How to use tarot without giving away your agency

The healthiest way to use tarot for work questions is as decision support, not decision replacement. Let the reading sharpen your awareness, then bring that awareness back into practical action.

If the cards suggest burnout, look at your workload, boundaries, and recovery capacity. If they point to a promising opportunity, verify the facts and prepare properly. If they show confusion, ask where more information is needed before making a move.

It also helps to notice your own response to the reading. Sometimes the message itself is useful, and sometimes your emotional reaction to it tells you even more. Relief, resistance, excitement, or discomfort can each reveal where your deeper truth already lives.

A grounded reading should make you more discerning.
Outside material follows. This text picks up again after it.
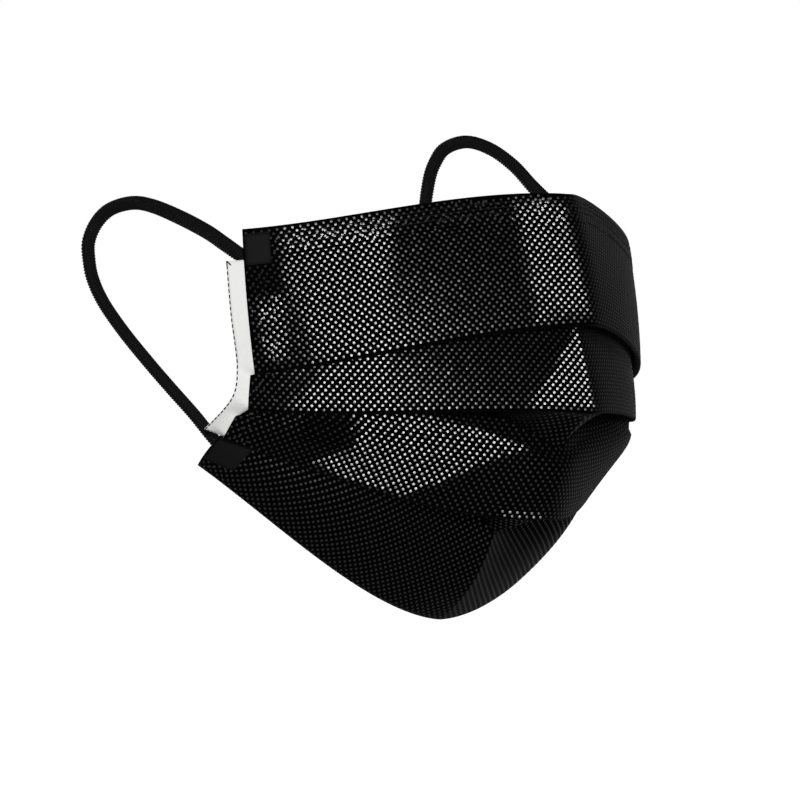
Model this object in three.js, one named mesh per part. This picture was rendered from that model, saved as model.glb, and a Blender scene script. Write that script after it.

It should help you ask better questions in interviews, communicate more clearly with managers, and recognize when a role supports your values rather than just your ego or your anxiety.

Career clarity is rarely instant

Some readings bring immediate confirmation. Others work more quietly. You may not leave your job the next day or accept the offer by the end of the week. What often changes first is your relationship to the decision.

You become less reactive. You stop chasing certainty that does not exist. You begin to see that a wise career move is not only about ambition. It is also about fit, timing, stability, and self-respect.

That is the real value of grounded tarot for career questions. It does not ask you to abandon logic in favor of intuition. It asks you to let both sit at the same table. When you can do that, your next move tends to come from steadiness rather than strain.

A good career decision does not always feel easy, but it should feel more honest than the alternatives.